3. The laws are not universally accepted. There are non-classical logics that reject one or more of the three principles.

While there are some contemporary philosophers of logic who consider that logical laws can be regarded as constitutive of rational thought, they too reject the old view of logic as the "three laws".

==Overview==

The law of identity can be written symbolically as a = a. The law of non-contradiction can be written ¬(p ∧ ¬p). and the law of excluded middle: p ∨ ¬p. The a refers to singular terms; while the p refers to propositions, or whole sentences. In propositional logic, there is no law of identity.

== History ==
=== Leibniz ===
Gottfried Wilhelm Leibniz claimed that the law of identity, which he expresses as "Everything is what it is", is the first primitive truth of reason which is affirmative, and the law of noncontradiction is the first negative truth (Nouv. Ess. IV, 2, § i), arguing that "the statement that a thing is what it is, is prior to the statement that it is not another thing" (Nouv. Ess. IV, 7, § 9). Wilhelm Wundt credits Gottfried Leibniz with the symbolic formulation, "A is A."

Leibniz formulated three additional principles, either or both of which sometimes were counted as a "law of thought"

- principle of sufficient reason
- indiscernability of identicals

- identity of indiscernibles

The latter two constitute Leibniz's Law, which, unlike the law of identity, explains identity.

=== Four Laws ===
Several authors have added the principle of sufficient reason as the fourth "law of thought". William Hamilton and Arthur Schopenhauer were among them. Schopenhauer later believed the law of excluded middle and the principle of sufficient reason were the two laws of thought.

=== Boole ===
George Boole's 1854 treatise on logic, An Investigation on the Laws of Thought is the most famous logical work which thought logic was about "laws of the mind."

=== Modern logic ===

==== Frege ====
Gottlob Frege's attack on psychologism proved highly influential, especially after convincing Husserl. Before Frege, Bolzano also seemed to be against psychologism in logic.

==== Russell ====
Russell notes that "for no very good reason, three of these principles have been singled out by tradition under the name of 'Laws of Thought'. (Note: "These three laws are samples of self-evident logical principles, but are not really more fundamental or more self-evident than various other similar principles: for instance, the one we considered just now, which states that what follows from a true premiss is true." (Bertrand Russell, The Problems of Philosophy, Chapter VII)) And these he lists as follows:

1. The law of identity: "Whatever is, is."
2. The law of contradiction: "Nothing can both be and not be."
3. The law of excluded middle: "Everything must either be or not be."

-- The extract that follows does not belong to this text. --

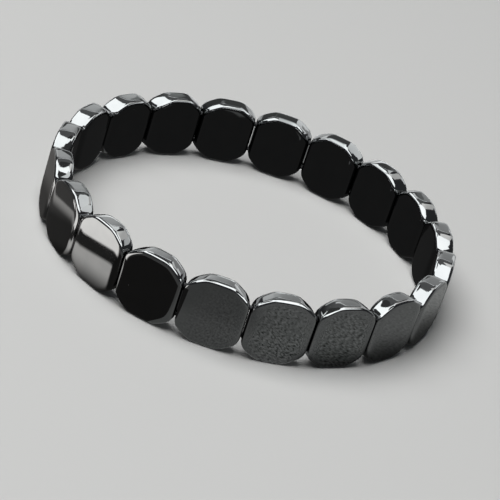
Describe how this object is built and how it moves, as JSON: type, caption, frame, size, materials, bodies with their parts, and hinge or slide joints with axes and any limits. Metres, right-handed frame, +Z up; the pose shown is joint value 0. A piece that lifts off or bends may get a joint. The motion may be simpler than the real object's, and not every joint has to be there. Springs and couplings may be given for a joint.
{
  "type": "beaded stretch bracelet",
  "caption": "Closed stretch bracelet of mirror-polished dark stone tile beads, drilled and strung edge to edge on hidden elastic cords, lying flat as an open ring.",
  "frame": {"origin": "centre of the ring, on the plane that the beads' flat bottoms rest on", "axes": "+Z up along the ring's own axis; +X through the middle of bead_01, and the beads follow anticlockwise seen from above; -Y towards the side that the picture shows nearest"},
  "size_m": [0.0632, 0.0632, 0.0104],
  "materials": {
    "polished_stone": "mirror-polished dark gunmetal grey stone with a metallic lustre",
    "elastic": "plain dark elastic cord"
  },
  "bodies": {
    "root": {"bead_01": "polished_stone", "bead_02": "polished_stone", "bead_03": "polished_stone", "bead_04": "polished_stone", "bead_05": "polished_stone", "bead_06": "polished_stone", "bead_07": "polished_stone", "bead_08": "polished_stone", "bead_09": "polished_stone", "bead_10": "polished_stone", "bead_11": "polished_stone", "bead_12": "polished_stone", "bead_13": "polished_stone", "bead_14": "polished_stone", "bead_15": "polished_stone", "bead_16": "polished_stone", "bead_17": "polished_stone", "bead_18": "polished_stone", "bead_19": "polished_stone", "bead_20": "polished_stone", "elastic_cord_upper": "elastic", "elastic_cord_lower": "elastic"}
  },
  "joints": []
}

Russell and Whitehead's Principia Mathematica derives over a hundred different formula as theorems, among which are the Law of Excluded Middle ❋1.71, and the Law of Non-Contradiction ❋3.24.

== Contemporary developments ==
In modern so called classical logic propositions and predicate expressions are two-valued, with either the truth value "truth" or "falsity" but not both. The law of excluded middle therefore says each proposition has at least one truth value. There are no truth gaps. The law of non contradiction says no proposition has more than one truth value. There are no truth gluts.

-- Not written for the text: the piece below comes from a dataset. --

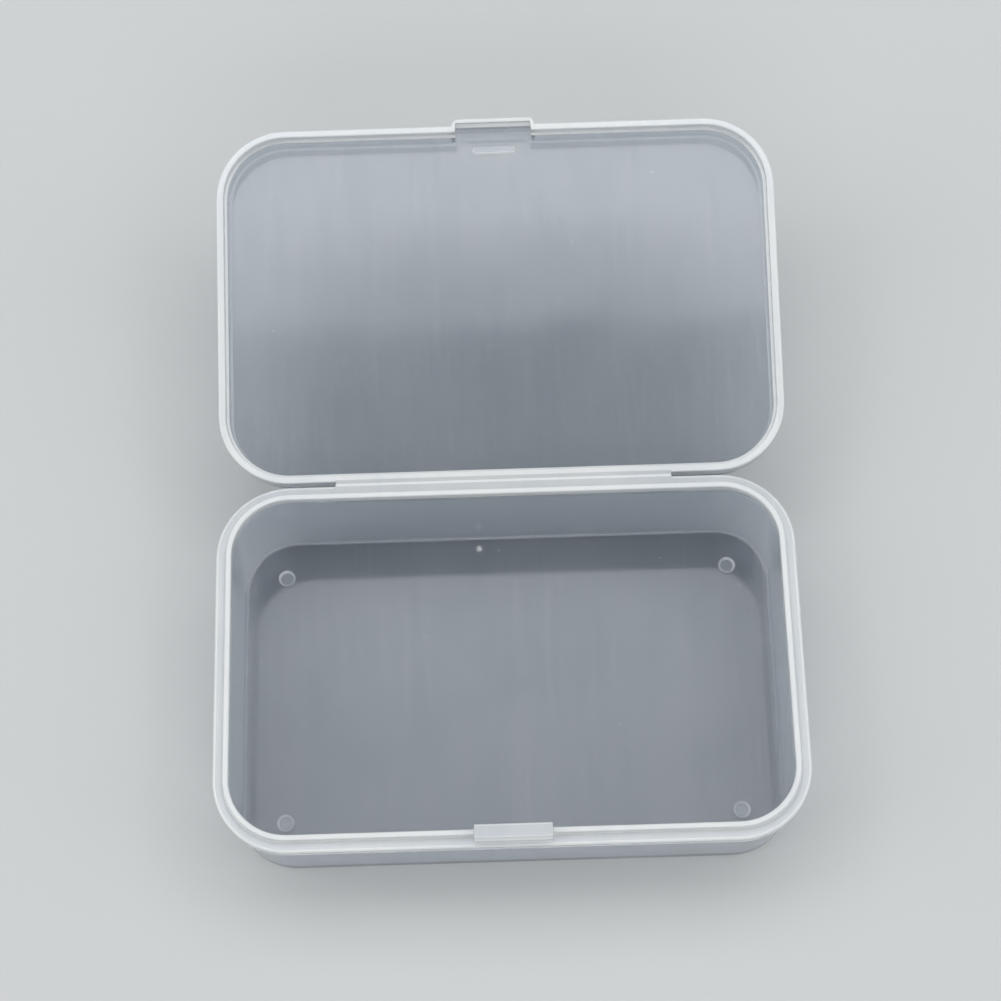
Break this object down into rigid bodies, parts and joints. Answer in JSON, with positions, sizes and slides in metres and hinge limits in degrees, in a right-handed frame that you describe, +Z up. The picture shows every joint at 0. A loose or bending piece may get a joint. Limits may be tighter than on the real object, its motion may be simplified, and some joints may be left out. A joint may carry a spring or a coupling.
{
  "type": "pick holder",
  "caption": "Open pocket box of hazy see-through plastic for guitar picks: deep rounded tray with a stepped rim, shallow hinged lid and a front snap catch.",
  "frame": {"origin": "centre of the tray's flat underside", "axes": "+Z up out of the tray's mouth, +Y towards the hinge and the open lid, +X along the hinge"},
  "size_m": [0.095, 0.1238, 0.0329],
  "materials": {
    "pp_wall": "natural polypropylene, hazy and see-through, satin gloss",
    "pp_rim": "the same plastic where it is seen edge-on, milky white",
    "pp_hinge": "the same plastic, stress-whitened along the fold"
  },
  "bodies": {
    "tray": {"base_floor": "pp_wall", "base_wall": "pp_wall", "base_flange": "pp_rim", "base_lip": "pp_rim", "catch_tab": "pp_rim", "catch_bead": "pp_rim", "gate_vestige": "pp_wall", "base_hinge_leaf": "pp_hinge"},
    "lid": {"lid_panel": "pp_wall", "lid_wall": "pp_wall", "lid_rim": "pp_rim", "clasp_hood": "pp_rim", "clasp_ridge": "pp_rim", "panel_bar": "pp_wall", "lid_hinge_leaf": "pp_hinge"}
  },
  "joints": [
    {"name": "lid_hinge", "type": "hinge", "parent": "tray", "child": "lid", "pos_m": [0, 0.0309, 0.02], "axis": [1, 0, 0], "range_deg": [-22, 168]}
  ]
}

The law of non-contradiction and the law of excluded middle create a dichotomy in a so-called logical space, the points in which are all the consistent combinations of propositions. Each combination would contain exactly one member of each pair of contradictory propositions, so the space would have two parts which are mutually exclusive and jointly exhaustive. The law of non-contradiction is merely an expression of the mutually exclusive aspect of that dichotomy, and the law of excluded middle is an expression of its jointly exhaustive aspect.

There are also many valued logics, with gaps or gluts, or both. Intuitionistic logic denies the law of excluded middle. Paraconsistent logic tolerates contradiction.

=== Intuitionistic logic ===
'Intuitionistic logic', sometimes more generally called constructive logic, refers to systems of symbolic logic that differ from the systems used for classical logic by more closely mirroring the notion of constructive proof. In particular, systems of intuitionistic logic do not assume the law of the excluded middle and double negation elimination.

=== Paraconsistent logic ===
'Paraconsistent logic' refers to so-called contradiction-tolerant logical systems in which a contradiction does not necessarily result in trivialism. In other words, the principle of explosion is not valid in such logics.

Some (namely the dialetheists) argue that the law of non-contradiction is false. They are motivated by certain paradoxes which seem to imply a limit of the law of non-contradiction, such as the liar paradox. In order to avoid a trivial logical system and still allow certain contradictions to be true, dialetheists will employ a paraconsistent logic of some kind.

== Logical laws as constitutive of rational thought ==

Among contemporary logicians, the distinction between psychology and logic is widely accepted. However, there are a few philosophers of logic who consider that logical laws can be regarded as constitutive of rational thought.

For example, Paul Boghossian argues that to possess a concept is, in part, a disposition to draw inferences in accordance with some basic rules. He claims that some inferential principles are constitutive of contentful thought and are part of what it means to have beliefs at all.

Robert Hanna contends that logic arises from an innate protological cognitive capacity that is necessarily shared by all rational human animals. This is a 'protologic' that is "structurally distinct from all classical and nonclassical systems, but unifies the many logics through its role in the construction of all logical systems".

Jessica Leech claims that the laws of logic can be considered to be laws of thought, understood as constitutive norms of thought.

However, none of these authors identify basic rules, protologic, or laws of thought with the "three laws".